Dass mehr Frauen und Männer ohne Job sind, liegt vor allem an einem Stellenabbau in der Industrie, dem Handel und dem Baugewerbe. In diesen drei Branchen gingen bereits in den vergangenen zwölf Monaten in Sachsen-Anhalt netto etwa 5.000 Arbeitsplätze verloren. Neue Jobs entstanden vor allem im Heim- und Gesundheitswesen (2.600 Stellen). „Nicht nur sehr energieintensive Unternehmen, sondern auch die Automobilbranche oder der Handel stehen stark unter Druck“, sagt Wirtschaftsforscher Joachim Ragnitz vom Ifo-Institut in Dresden. Bei nicht wenigen Firmen handelt es sich um strukturelle Probleme, wie die Umstellung auf E-Mobilität, die sich nicht einfach lösen lassen.
Die Bundesregierung tut dagegen aber auch wenig. Im Gegenteil. Die SPD will den Mindestlohn auf 15 Euro anheben. Das würde im Handel und der Gastronomie zu noch mehr Pleiten führen. Die Ampel-Koalition kann sich die Untätigkeit nur erlauben, weil viele Firmen über Fachkräftemangel klagen. Viele Stellen können nicht besetzt werden. Gibt es da ein Arbeitslosigkeitsproblem?

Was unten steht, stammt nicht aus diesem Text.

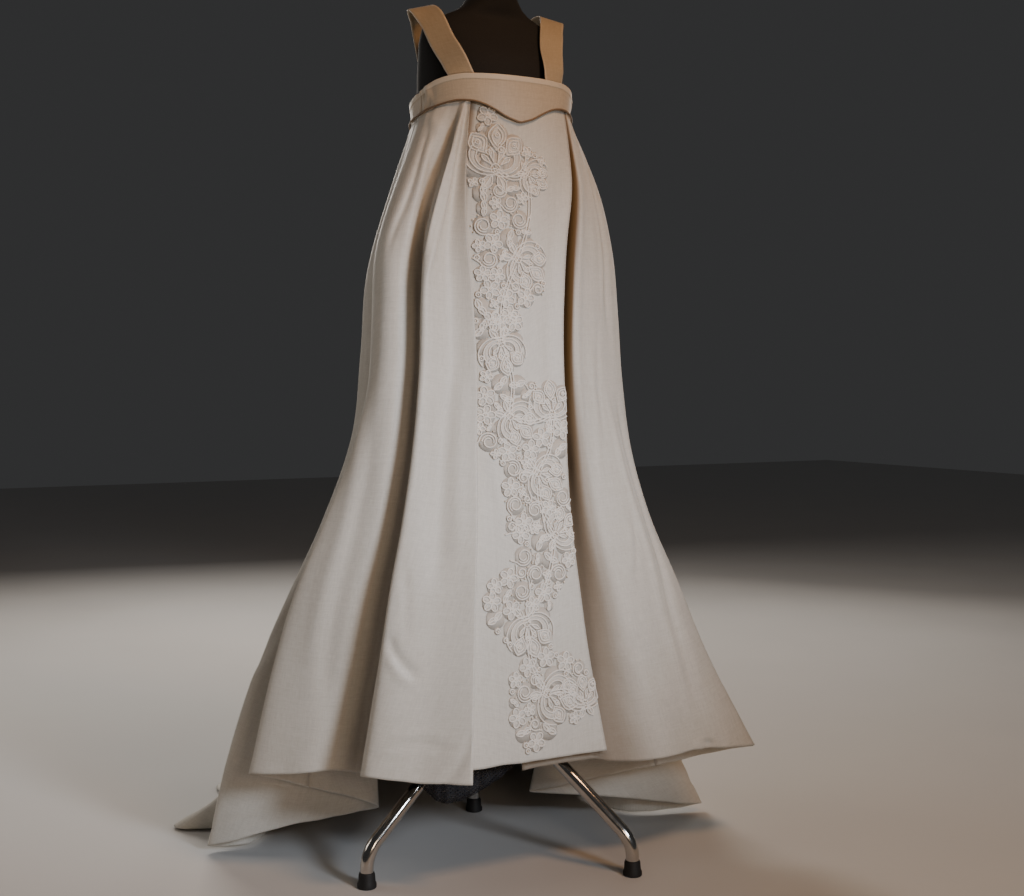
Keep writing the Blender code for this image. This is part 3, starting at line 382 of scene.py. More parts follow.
# The stand: the pole, the hub with its rounded edges and a groove, the bent legs and their feet.
POLE_RADIUS = 0.0125
HUB_RADIUS, HUB_LOW, HUB_HIGH = 0.0210, 0.236, 0.292
HUB_EDGE, HUB_GROOVE, HUB_GROOVE_DOWN = 0.0016, 0.0008, (0.0120, 0.0112, 0.0104, 0.0096)
LEG_RADIUS, LEG_TOP, LEG_SHOULDER, LEG_REACH = 0.0115, 0.262, 0.040, 0.264
LEG_KNEE, LEG_BEND, LEG_BEND_POINTS = 0.058, 0.030, 24
LEG_ANGLES = (189.5, 309.5, 69.5)
FOOT_RADIUS, FOOT_HEIGHT = 0.0165, 0.0260
# How far in from its radius a foot's side is at each height.
FOOT_SIDE = (
    (0.0015, 0), (0, 0.0015), (0, 0.007), (0.0020, 0.011), (0.0026, 0.022), (0.0040, FOOT_HEIGHT)
)
TURNED_SIDES, TURNED_SHARP = 48, 40

# The lace: the lilies by their place on the centre panel, the way that each faces and its size, and
# how far to each side the lace reaches, between which smaller motifs fill it.
LILIES = (
    (-0.046, 1.218, 86, 0.072),
    (0.016, 1.212, -28, 0.04),
    (-0.006, 1.064, -34, 0.056),
    (-0.04, 0.918, -78, 0.052),
    (-0.026, 0.792, -42, 0.05),
    (0.056, 0.796, 96, 0.054),
    (0.024, 0.694, -30, 0.052),
    (0.056, 0.586, 38, 0.05),
    (-0.004, 0.44, -74, 0.058),
    (0.032, 0.316, -24, 0.06),
    (0.108, 0.292, 98, 0.046),
)
LACE_EDGE_COLUMNS = ("z", "from_x", "to_x")
LACE_EDGE = (
    (0.222, -0.01, 0.014), (0.25, -0.024, 0.04), (0.282, -0.034, 0.126), (0.34, -0.036, 0.122),
    (0.372, -0.016, 0.07), (0.404, -0.04, 0.04), (0.45, -0.08, 0.046), (0.498, -0.08, 0.062),
    (0.53, -0.03, 0.086), (0.6, -0.034, 0.098), (0.65, -0.04, 0.084), (0.706, -0.04, 0.08),
    (0.742, -0.076, 0.078), (0.82, -0.08, 0.078), (0.856, -0.072, 0), (0.93, -0.084, -0.006),
    (0.985, -0.084, 0), (1.02, -0.078, 0.044), (1.08, -0.084, 0.042), (1.12, -0.076, 0.012),
    (1.165, -0.074, 0.004), (1.186, -0.086, 0.034), (1.246, -0.086, 0.034), (1.264, -0.088, -0.01),
    (1.3, -0.066, -0.04),
)
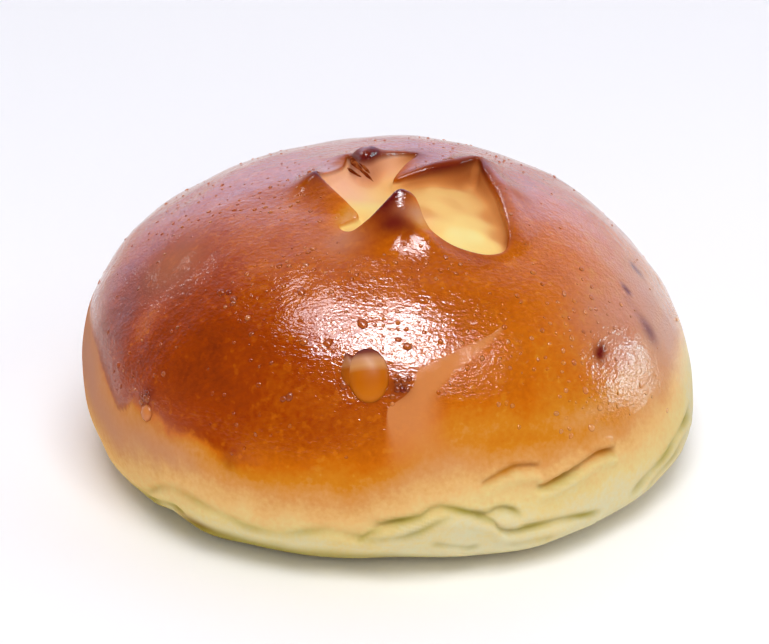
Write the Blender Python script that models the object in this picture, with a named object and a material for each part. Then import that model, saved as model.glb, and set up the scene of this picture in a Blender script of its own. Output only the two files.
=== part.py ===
"""A brioche bun with a star cut in its crown, standing on its flat base.

Units are metres. +Z is up, +X runs to the bun's right and -Y to its front. The origin is at the
middle of the flat base. The bun is one loaf of dough, so it is one closed solid.
"""

import math

import bmesh
import bpy
import numpy as np

MM = 0.001

# Driving dimensions of the loaf.
WIDTH = 100.0 * MM
CROWN_HEIGHT = 46.3 * MM
WAIST_HEIGHT = 12.0 * MM
BASE_RADIUS = 39.3 * MM

# The plan is slightly oval, and the loaf leans: its waist and its base are higher and wider at the
# back left than at the front right.
OVALITY = 0.025
OVAL_TURN = math.radians(10)
WAIST_TILT = 0.52
WAIST_TILT_TURN = math.radians(137)
BASE_SHIFT = 0.12
BASE_SHIFT_TURN = math.radians(140)

# Roundness of the profile: 2 is an ellipse, and more is squarer.
SHOULDER_OUT = 2.40
SHOULDER_UP = 1.89
UNDERSIDE_OUT = 2.05
UNDERSIDE_DOWN = 2.05

# The edge of the star cut, anticlockwise from its front right end, as seen from above. Each point
# has its place, how far the crust there is lifted, and how wide the cut face below it is.
CUT_EDGE_MM = (
    (17.8, -16.7, 0.4, 2.4),
    (18.5, -12.0, 1.5, 3.8),
    (17.1, -3.3, 1.9, 4.0),
    (15.9, 1.0, 1.9, 3.8),
    (14.4, 8.0, 1.6, 3.0),
    (10.9, 4.8, 2.0, 2.0),
    (6.8, 2.4, 1.8, 2.0),
    (3.1, 1.4, 0.7, 1.8),
    (0.6, 1.2, 0.0, 1.8),
    (2.5, 5.9, 0.5, 1.6),
    (4.5, 11.1, 0.4, 1.6),
    (0.4, 7.7, 1.8, 2.4),
    (-3.1, 3.1, 3.6, 2.4),
    (-4.7, 3.2, 3.5, 2.4),
    (-6.4, 7.2, 1.8, 2.2),
    (-7.6, 5.0, 0.5, 1.8),
    (-11.1, 0.0, 2.4, 1.8),
    (-9.3, -4.7, 1.8, 1.6),
    (-4.9, -12.5, 0.8, 1.6),
    (-7.9, -13.6, 0.0, 1.2),
    (-5.8, -15.7, 0.6, 1.4),
    (-1.2, -14.2, 3.2, 3.2),
    (1.2, -13.0, 4.6, 3.4),
    (3.9, -12.9, 4.2, 3.4),
    (5.2, -14.5, 2.3, 2.2),
    (7.0, -16.4, 0.8, 2.0),
    (12.6, -18.3, 0.3, 1.6),
)
CUT_EDGE_STEPS = 8
FLAP_REACH = 5.5 * MM
EDGE_SPREAD = 0.5 * MM

# How strongly, and from how far, the mesh's points draw in to the cut's edge, so that it is clean.
EDGE_PULL = 0.75
PULL_REACH = 1.0 * MM

# The crumb inside the cut: its least depth, and the soft hollows in it as place, depth and width.
CRUMB_DEPTH = 0.7 * MM
CRUMB_HOLLOWS_MM = (
    (12.5, 5.0, 2.4, 6.0),
    (14.5, -5.0, 1.6, 6.5),
    (0.0, -1.5, 1.5, 5.0),
    (-6.0, -1.0, 0.6, 5.0),
)

# The torn ledge at the lower front right, and the crease above the foot. Each is a line of azimuths
# in degrees and heights in millimetres, and it fades out towards its ends. The dough below the ledge
# stands out, and the dough above it draws back.
LEDGE_LINE = ((-76, 14.8), (-68, 16.7), (-61, 17.0), (-59, 13.4), (-47, 15.5), (-40, 14.6))
LEDGE_STEP = 0.8 * MM
LEDGE_BLEND = 1.6 * MM
CREASE_LINE = (
    (-146, 5.0),
    (-137, 9.0),
    (-130, 9.9),
    (-118, 7.5),
    (-102, 9.0),
    (-90, 10.7),
    (-80, 12.9),
    (-72, 10.6),
    (-62, 7.4),
    (-50, 6.4),
    (-38, 6.2),
    (-24, 9.3),
)
CREASE_DEPTH = 0.7 * MM
CREASE_WIDTH = 1.5 * MM
FADE = math.radians(8)

# The mesh: its columns round the loaf, and its rings down each part of the profile.
COLUMNS = 92
CROWN_RINGS = 24
SHOULDER_RINGS = 16
UNDERSIDE_RINGS = 11
BASE_RINGS = 3
CROWN_RADIUS = 26.0 * MM

CRUST_COLOUR = (0.48, 0.16, 0.035, 1.0)
CRUST_ROUGHNESS = 0.3
SHARP_ANGLE = math.radians(70)


def clear_scene():
    """Remove every object that the start-up file holds."""
    for obj in list(bpy.data.objects):
        bpy.data.objects.remove(obj, do_unlink=True)


def waist_radius(turn):
    """Radius of the loaf's widest ring at an azimuth."""
    mean = WIDTH / 2 / (1 + OVALITY * math.cos(2 * OVAL_TURN))
    return mean * (1 + OVALITY * np.cos(2 * (turn - OVAL_TURN)))


def waist_height(turn):
    """Height of the loaf's widest ring at an azimuth."""
    return WAIST_HEIGHT * (1 + WAIST_TILT * np.cos(turn - WAIST_TILT_TURN))


def base_radius(turn):
    """Radius of the flat base at an azimuth."""
    return BASE_RADIUS * (1 + BASE_SHIFT * np.cos(turn - BASE_SHIFT_TURN))


def dome_height(radius, turn):
    """Height of the uncut dome above the base, at a radius inside the waist."""
    share = np.clip(radius / waist_radius(turn), 0, 1)
    rise = (1 - share**SHOULDER_OUT) ** (1 / SHOULDER_UP)
    waist = waist_height(turn)
    return waist + (CROWN_HEIGHT - waist) * rise


def smooth_step(value):
    """Ease from 0 to 1 as the value goes from 0 to 1."""
    value = np.clip(value, 0, 1)
    return value * value * (3 - 2 * value)


def cut_outline():
    """Points along the cut's edge, on a smooth closed curve: columns x, y, lift and face width."""
    knots = np.array(CUT_EDGE_MM) * MM
    before, after, beyond = (np.roll(knots, shift, axis=0) for shift in (1, -1, -2))
    points = []
    for step in range(CUT_EDGE_STEPS):
        t = step / CUT_EDGE_STEPS
        bend = -before * t * (1 - t) ** 2 - beyond * (1 - t) * t**2
        pull = knots * (2 - 5 * t**2 + 3 * t**3) + after * (t + 4 * t**2 - 3 * t**3)
        points.append((bend + pull) / 2)
    return np.stack(points, axis=1).reshape(-1, knots.shape[1])


def inside(x, y, outline):
    """Whether each point lies within the closed outline, by the crossings of a ray along +X."""
    crossings = np.zeros(x.shape, dtype=int)
    for (x0, y0), (x1, y1) in zip(outline[:, :2], np.roll(outline[:, :2], -1, axis=0), strict=True):
        spans = (y0 > y) != (y1 > y)
        if y1 != y0:
            crossings += spans & (x < x0 + (y - y0) * (x1 - x0) / (y1 - y0))
    return crossings % 2 == 1


def edge_values(x, y, outline):
    """Distance to the cut's edge, negative on the crust, with the edge's lift and face width."""
    away = np.hypot(x[:, None] - outline[:, 0], y[:, None] - outline[:, 1])
    weight = 1 / (away**2 + EDGE_SPREAD**2) ** 2
    weight /= weight.sum(axis=1, keepdims=True)
    sign = np.where(inside(x, y, outline), 1, -1)
    return sign * away.min(axis=1), weight @ outline[:, 2], weight @ outline[:, 3]


def draw_to_edge(x, y, outline):
    """Move places near the cut's edge closer to it."""
    away = np.hypot(x[:, None] - outline[:, 0], y[:, None] - outline[:, 1])
    near = outline[away.argmin(axis=1)]
    pull = EDGE_PULL * np.exp(-((away.min(axis=1) / PULL_REACH) ** 2))
    return x + (near[:, 0] - x) * pull, y + (near[:, 1] - y) * pull


def crumb_depth(x, y):
    """How far the crumb lies below the uncut dome."""
    depth = np.full(x.shape, CRUMB_DEPTH)
    for hollow_x, hollow_y, deep, wide in np.array(CRUMB_HOLLOWS_MM) * MM:
        depth += deep * np.exp(-((x - hollow_x) ** 2 + (y - hollow_y) ** 2) / wide**2)
    return depth


def place_crown(radius, turn):
    """Places on the crown: the dome, lifted at the flaps and sunk within the cut."""
    outline = cut_outline()
    x, y = draw_to_edge(radius * np.cos(turn), radius * np.sin(turn), outline)
    dome = dome_height(np.hypot(x, y), np.arctan2(y, x))
    distance, lift, face = edge_values(x, y, outline)
    crust = dome + lift * np.exp(-np.abs(distance) / FLAP_REACH)
    crumb = dome - crumb_depth(x, y)
    return np.stack([x, y, crust + (crumb - crust) * smooth_step(distance / face)], axis=1)


def line_offset(line, turn, rise):
    """Height above a line round the loaf's side, and how fully the line is formed there."""
    turns, heights = np.radians([knot[0] for knot in line]), np.array([knot[1] for knot in line]) * MM
    ends = np.minimum(turn - turns[0], turns[-1] - turn)
    return rise - np.interp(turn, turns, heights), smooth_step(ends / FADE)


def side_relief(turn, rise):
    """How far the side stands out at an azimuth and a height, from its torn ledge and its crease."""
    above, formed = line_offset(LEDGE_LINE, turn, rise)
    below = -above / LEDGE_BLEND
    ledge = LEDGE_STEP * formed * below * np.exp(-(below**2) / 2)
    above, formed = line_offset(CREASE_LINE, turn, rise)
    return ledge - CREASE_DEPTH * formed * np.exp(-((above / CREASE_WIDTH) ** 2))


def station_rings():
    """The profile's rings from the crown's centre to the base's centre, as (part, share) pairs."""
    parts = (
        ("crown", CROWN_RINGS),
        ("shoulder", SHOULDER_RINGS),
        ("underside", UNDERSIDE_RINGS),
        ("base", BASE_RINGS),
    )
    return [(part, step / rings) for part, rings in parts for step in range(rings)] + [("base", 1.0)]


def place_ring(part, share, turn):
    """Positions of one ring of the loaf, at the azimuths given."""
    waist, height = waist_radius(turn), waist_height(turn)
    foot = base_radius(turn)
    if part == "crown" or (part == "shoulder" and share == 0):
        reach = share if part == "crown" else 1.0
        return place_crown(np.full(turn.shape, CROWN_RADIUS * reach), turn)
    if part == "shoulder":
        start = np.arcsin((CROWN_RADIUS / waist) ** (SHOULDER_OUT / 2))
        angle = start + (math.pi / 2 - start) * share
        radius = waist * np.sin(angle) ** (2 / SHOULDER_OUT)
        rise = height + (CROWN_HEIGHT - height) * np.cos(angle) ** (2 / SHOULDER_UP)
        radius = radius + side_relief(turn, rise)
    elif part == "underside":
        angle = math.pi / 2 * share
        radius = foot + (waist - foot) * math.cos(angle) ** (2 / UNDERSIDE_OUT)
        rise = height * (1 - math.sin(angle) ** (2 / UNDERSIDE_DOWN))
        radius = radius + side_relief(turn, rise)
    else:
        radius = foot * (1 - share)
        rise = np.zeros(turn.shape)
    return np.stack([radius * np.cos(turn), radius * np.sin(turn), rise], axis=1)


def shape_loaf(bm):
    """Move the vertices of a unit sphere, ring by ring, onto the loaf's surface."""
    rings = station_rings()
    members = [[] for _ in rings]
    for vertex in bm.verts:
        polar = math.acos(max(-1.0, min(1.0, vertex.co.z)))
        members[round(polar / math.pi * (len(rings) - 1))].append(vertex)
    for (part, share), vertices in zip(rings, members, strict=True):
        turn = np.array([math.atan2(vertex.co.y, vertex.co.x) for vertex in vertices])
        for vertex, point in zip(vertices, place_ring(part, share, turn), strict=True):
            vertex.co = point


def crust_material():
    """The glazed crust: a warm brown with a soft gloss."""
    material = bpy.data.materials.new("glazed_crust")
    material.use_nodes = True
    shader = material.node_tree.nodes["Principled BSDF"]
    shader.inputs["Base Color"].default_value = CRUST_COLOUR
    shader.inputs["Roughness"].default_value = CRUST_ROUGHNESS
    shader.inputs["Metallic"].default_value = 0.0
    return material


def build_loaf(collection):
    """The whole bun as one closed mesh, shaped from a sphere."""
    bm = bmesh.new()
    ring_steps = CROWN_RINGS + SHOULDER_RINGS + UNDERSIDE_RINGS + BASE_RINGS
    bmesh.ops.create_uvsphere(bm, u_segments=COLUMNS, v_segments=ring_steps, radius=1.0)
    shape_loaf(bm)
    mesh = bpy.data.meshes.new("brioche_bun")
    bm.to_mesh(mesh)
    bm.free()
    mesh.shade_smooth()
    mesh.set_sharp_from_angle(angle=SHARP_ANGLE)
    mesh.materials.append(crust_material())
    loaf = bpy.data.objects.new("brioche_bun", mesh)
    collection.objects.link(loaf)


def main():
    clear_scene()
    collection = bpy.data.collections.new("brioche")
    bpy.context.scene.collection.children.link(collection)
    build_loaf(collection)


main()
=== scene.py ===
"""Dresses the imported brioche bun: its glazed crust, star cut, folds, blisters and glaze bubbles.

The loaf is one skin, shaped ring by ring from a sphere around the CAD solid's own form, with the
star cut opened at the crown, the torn ledge and creases round the foot, and the egg wash's line
round the side. Small blisters, two large bubbles of glaze and three torn threads of dough sit on
it. Units are metres, +Z is up, -Y is the front, and the bun stands at the origin.
"""

import logging
import math
from dataclasses import dataclass, field
from enum import Enum

import bpy
import numpy as np
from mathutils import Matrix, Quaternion, Vector

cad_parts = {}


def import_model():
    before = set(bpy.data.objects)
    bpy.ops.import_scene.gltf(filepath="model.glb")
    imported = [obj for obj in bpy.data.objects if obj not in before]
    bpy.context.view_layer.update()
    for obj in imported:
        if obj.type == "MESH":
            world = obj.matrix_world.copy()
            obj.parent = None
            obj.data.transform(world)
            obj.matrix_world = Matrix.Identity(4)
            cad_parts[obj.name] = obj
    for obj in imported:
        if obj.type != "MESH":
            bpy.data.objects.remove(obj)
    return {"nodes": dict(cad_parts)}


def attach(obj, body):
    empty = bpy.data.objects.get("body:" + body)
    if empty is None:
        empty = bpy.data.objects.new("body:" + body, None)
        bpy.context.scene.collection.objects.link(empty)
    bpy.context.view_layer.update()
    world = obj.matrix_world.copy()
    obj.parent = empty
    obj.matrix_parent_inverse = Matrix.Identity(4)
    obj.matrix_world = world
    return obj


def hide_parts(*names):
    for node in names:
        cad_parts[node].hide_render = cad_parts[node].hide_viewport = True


MM = 0.001
FRONT = -math.pi / 2
ROUND = 2 * math.pi
TINY = 1e-9
DISPLAY_WHITE = 255
DISPLAY_GAMMA = 2.2
GLAZE_ROUGHNESS = 0.07
GLASSY_INDEX = 1.5

Colour = tuple[float, float, float, float]
Stops = tuple[tuple[float, Colour], ...]
Pairs = tuple[tuple[float, float], ...]
Triples = tuple[tuple[float, float, float], ...]
Socket = bpy.types.NodeSocket

log = logging.getLogger("brioche")


class Layer(str, Enum):
    """Values that a mesh carries at its vertices for its finish to read."""

    BAKE = "bake"
    CUT = "cut_distance"
    TONE = "crumb_tone"
    BLUSH = "crumb_blush"
    BAND = "band"
    BAND_EDGE = "band_edge"
    # painted shade in the folds' grooves, and the foot's darkening near the floor
    SHADE = "fold_shade"
    BURN = "burn"
    GLAZE = "glaze"
    # painted shade round the foot of each blister and bubble
    RIM_SHADE = "rim"


class Part(Enum):
    """The parts of the loaf's profile, from the top down."""

    CROWN = 0
    SHOULDER = 1
    UNDERSIDE = 2
    BASE = 3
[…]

Wie groß die Fachkräftelücke ist, hat der Arbeitsmarktforscher Dirk Werner vom Institut der deutschen Wirtschaft (IW) in Köln ermittelt. Demnach standen im Frühjahr 2024 in Sachsen-Anhalt 30.456 qualifizierten Arbeitslosen 35.335 offene Stellen für Fachkräfte gegenüber. Das entspricht rein rechnerisch einer Fachkräftelücke von knapp 4.900 Arbeitnehmern. „Viele offene Stellen können nicht besetzt werden, da es kein passend qualifiziertes Personal für sie gibt“, sagt IW-Forscher Werner.
„Die Fähigkeiten, die gesucht werden, stimmen nur bedingt mit den Fähigkeiten der Arbeitsuchenden zusammen“, sagt auch IAB-Arbeitsmarktexperte Wapler. Die Suche nach Fachkräften sei in Ostdeutschland teilweise schwieriger als in Westdeutschland. Einige Arbeitsmarktexperten warnen seit längerer Zeit davor, dass es eine Fachkräftelücke bei gleichzeitig steigender Arbeitslosigkeit geben wird. Denn Firmen trennen sich zunächst von älteren Mitarbeitern, die es nicht so einfach haben, in anderen Betrieben einen Job zu finden. Oder die Qualifikationen passen nicht zueinander: Ein arbeitsloser Schlosser wird keine Pflegefachkraft.
Die Zeiten von Massenarbeitslosigkeit wie in den 90er Jahren werden sicher nicht wiederkommen. Doch für Menschen ohne Berufsabschluss oder einer Qualifikation, die aktuell nicht gefragt ist, wird es wieder schwerer, eine Arbeit zu finden.